Set problem = Identify the lines holding "from" and copy them.

/---

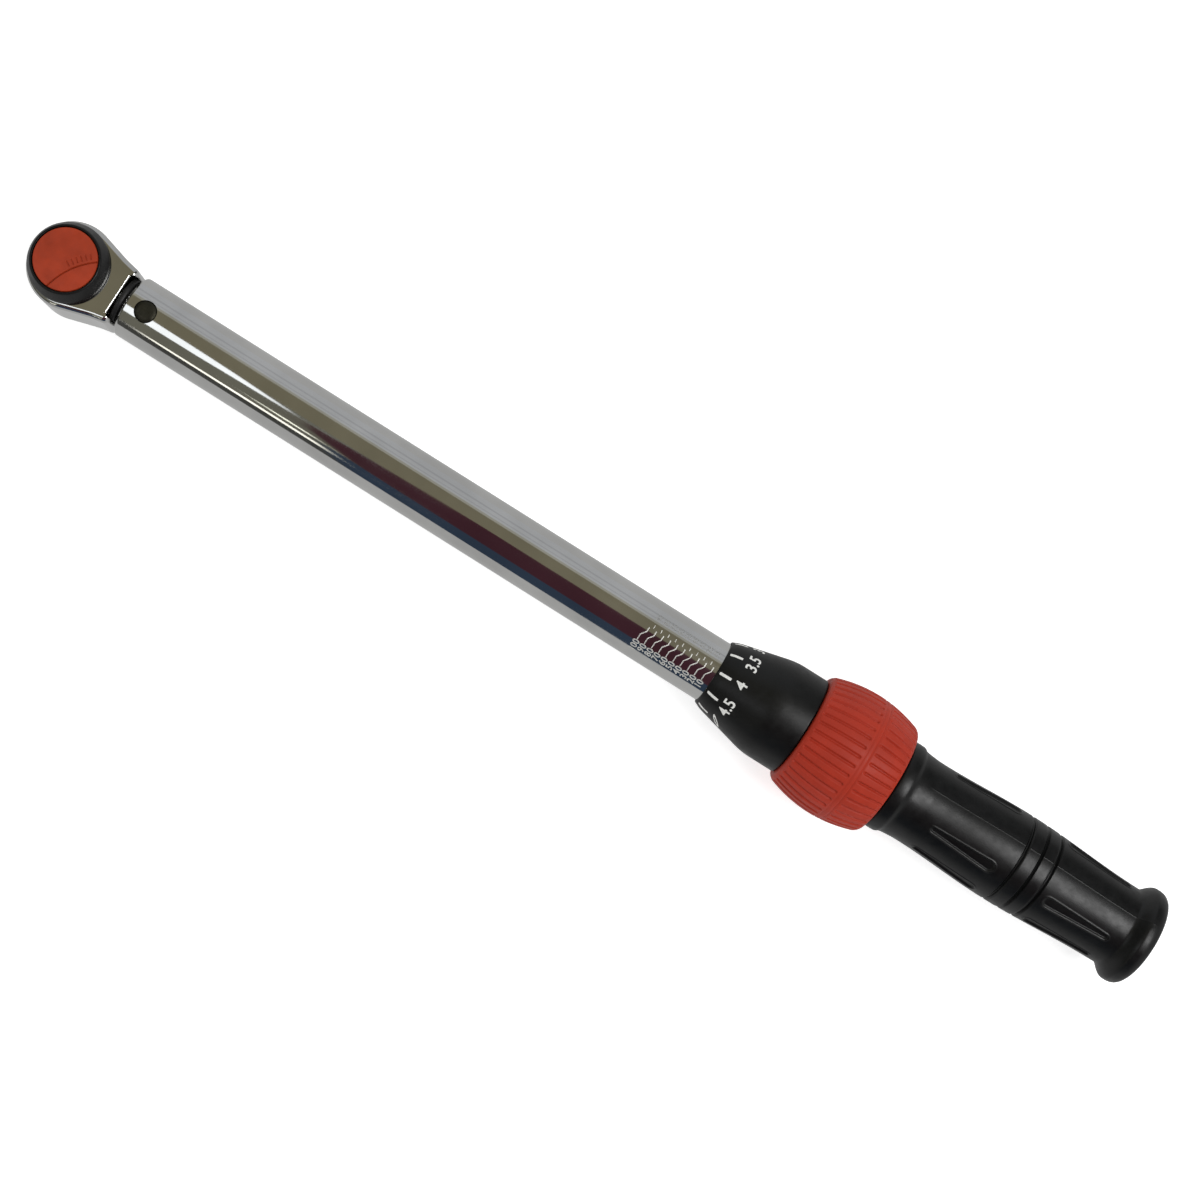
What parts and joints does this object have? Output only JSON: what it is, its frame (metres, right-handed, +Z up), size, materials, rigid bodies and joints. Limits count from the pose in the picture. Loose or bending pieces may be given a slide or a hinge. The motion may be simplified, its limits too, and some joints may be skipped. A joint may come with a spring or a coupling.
{
  "type": "torque wrench",
  "caption": "Click-type torque wrench: a square-drive ratchet head with direction dial, a chromed tube with a scale, a turning grip and a sliding lock collar.",
  "frame": {"origin": "middle of the square drive's end face, on the drive's turning axis", "axes": "+X runs from the drive's axis along the tube to the end of the grip, +Z is up from the square drive through the head to the direction dial"},
  "size_m": [0.408, 0.043, 0.0435],
  "materials": {
    "chrome_tube": "polished chrome plate",
    "scale_etch": "etched into the chrome",
    "mark_white": "printed",
    "chrome_head": "polished chrome plate on a forging",
    "drive_steel": "satin chrome plate",
    "black_steel": "black oxide",
    "inner_steel": "machined and oiled",
    "spring_steel": "drawn wire",
    "brass": "machined",
    "seal_rubber": "moulded rubber",
    "dial_black": "moulded, satin",
    "dial_red": "moulded, satin",
    "thimble_black": "moulded, matte",
    "collar_red": "moulded, matte",
    "grip_black": "moulded, satin",
    "cap_black": "moulded, satin"
  },
  "bodies": {
    "tube": {"tube": "chrome_tube", "pivot_pin": "black_steel", "plunger": "inner_steel", "main_spring": "spring_steel", "adjuster_nut": "brass", "nut_screw_1": "black_steel", "nut_screw_2": "black_steel"},
    "head": {"ratchet_head": "chrome_head", "dust_seal": "seal_rubber", "cover_plate": "inner_steel", "cover_snap_ring": "spring_steel", "pawl_pin": "inner_steel"},
    "drive": {"drive_gear": "drive_steel", "dial_screw": "inner_steel", "socket_ball_spring": "spring_steel"},
    "socket_ball": {"socket_ball": "inner_steel"},
    "dial": {"dial_ring": "dial_black", "dial_cap": "dial_red", "dial_detent_ball": "inner_steel", "dial_detent_spring": "spring_steel"},
    "pawl": {"pawl": "inner_steel"},
    "tilt_block": {"tilt_block": "inner_steel"},
    "thrust": {"spring_seat": "inner_steel", "thrust_ball": "inner_steel"},
    "grip": {"spindle": "inner_steel", "thimble": "thimble_black", "handle_core": "inner_steel", "collar_stop_ring": "spring_steel", "collar_spring": "spring_steel", "grip_shell": "grip_black", "end_cap": "cap_black", "end_washer": "inner_steel", "end_bolt": "inner_steel"},
    "lock_ball_1": {"lock_ball_1": "inner_steel"},
    "lock_ball_2": {"lock_ball_2": "inner_steel"},
    "lock_ball_3": {"lock_ball_3": "inner_steel"},
    "collar": {"lock_collar": "collar_red", "lock_ring": "inner_steel"}
  },
  "joints": [
    {"name": "head_click", "type": "hinge", "parent": "tube", "child": "head", "pos_m": [0.028, 0, 0.022], "axis": [0, 0, 1], "range_deg": [-2.2, 2.2], "stiffness_Nm_per_rad": 20},
    {"name": "tilt_block_tip", "type": "hinge", "parent": "tube", "child": "tilt_block", "pos_m": [0.096, 0, 0.022], "axis": [0, 0, 1], "range_deg": [-14.5, 14.5]},
    {"name": "drive_turn", "type": "hinge", "parent": "head", "child": "drive", "pos_m": [0, 0, 0], "axis": [0, 0, 1], "continuous": true},
    {"name": "socket_ball_press", "type": "slide", "parent": "drive", "child": "socket_ball", "axis": [1, 0, 0], "range_m": [0, 0.0005], "stiffness_N_per_m": 60, "springref_m": -0.0005, "deforming": ["socket_ball_spring"]},
    {"name": "dial_turn", "type": "hinge", "parent": "head", "child": "dial", "pos_m": [0, 0, 0], "axis": [0, 0, 1], "range_deg": [0, 60]},
    {"name": "pawl_rock", "type": "hinge", "parent": "head", "child": "pawl", "pos_m": [0.0119, 0, 0.022], "axis": [0, 0, 1], "range_deg": [-18, 0]},
    {"name": "grip_advance", "type": "slide", "parent": "tube", "child": "thrust", "axis": [-1, 0, 0], "range_m": [-0.00104, 0.02496], "deforming": ["main_spring"]},
    {"name": "grip_turn", "type": "hinge", "parent": "thrust", "child": "grip", "pos_m": [0.2368, 0, 0.022], "axis": [-1, 0, 0], "range_deg": [-288, 6912]},
    {"name": "collar_slide", "type": "slide", "parent": "grip", "child": "collar", "axis": [1, 0, 0], "range_m": [0, 0.005], "stiffness_N_per_m": 300, "springref_m": -0.003, "deforming": ["collar_spring"]},
    {"name": "lock_ball_1_lift", "type": "slide", "parent": "grip", "child": "lock_ball_1", "axis": [0, 0, 1], "range_m": [0, 0.0005]},
    {"name": "lock_ball_2_lift", "type": "slide", "parent": "grip", "child": "lock_ball_2", "axis": [0, -0.866, -0.5], "range_m": [0, 0.0005]},
    {"name": "lock_ball_3_lift", "type": "slide", "parent": "grip", "child": "lock_ball_3", "axis": [0, 0.866, -0.5], "range_m": [0, 0.0005]}
  ],
  "couplings": [
    {"joint": "tilt_block_tip", "follows": "head_click", "ratio": -6.5556},
    {"joint": "pawl_rock", "follows": "dial_turn", "ratio": -0.3},
    {"joint": "grip_advance", "follows": "grip_turn", "m_per_rad": 0.0002069},
    {"joint": "lock_ball_1_lift", "follows": "collar_slide", "ratio": 0.1},
    {"joint": "lock_ball_2_lift", "follows": "collar_slide", "ratio": 0.1},
    {"joint": "lock_ball_3_lift", "follows": "collar_slide", "ratio": 0.1}
  ]
}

\---

The result =
What parts and joints does this object have? Output only JSON: what it is, its frame (metres, right-handed, +Z up), size, materials, rigid bodies and joints. Limits count from the pose in the picture. Loose or bending pieces may be given a slide or a hinge. The motion may be simplified, its limits too, and some joints may be skipped. A joint may come with a spring or a coupling.
  "frame": {"origin": "middle of the square drive's end face, on the drive's turning axis", "axes": "+X runs from the drive's axis along the tube to the end of the grip, +Z is up from the square drive through the head to the direction dial"},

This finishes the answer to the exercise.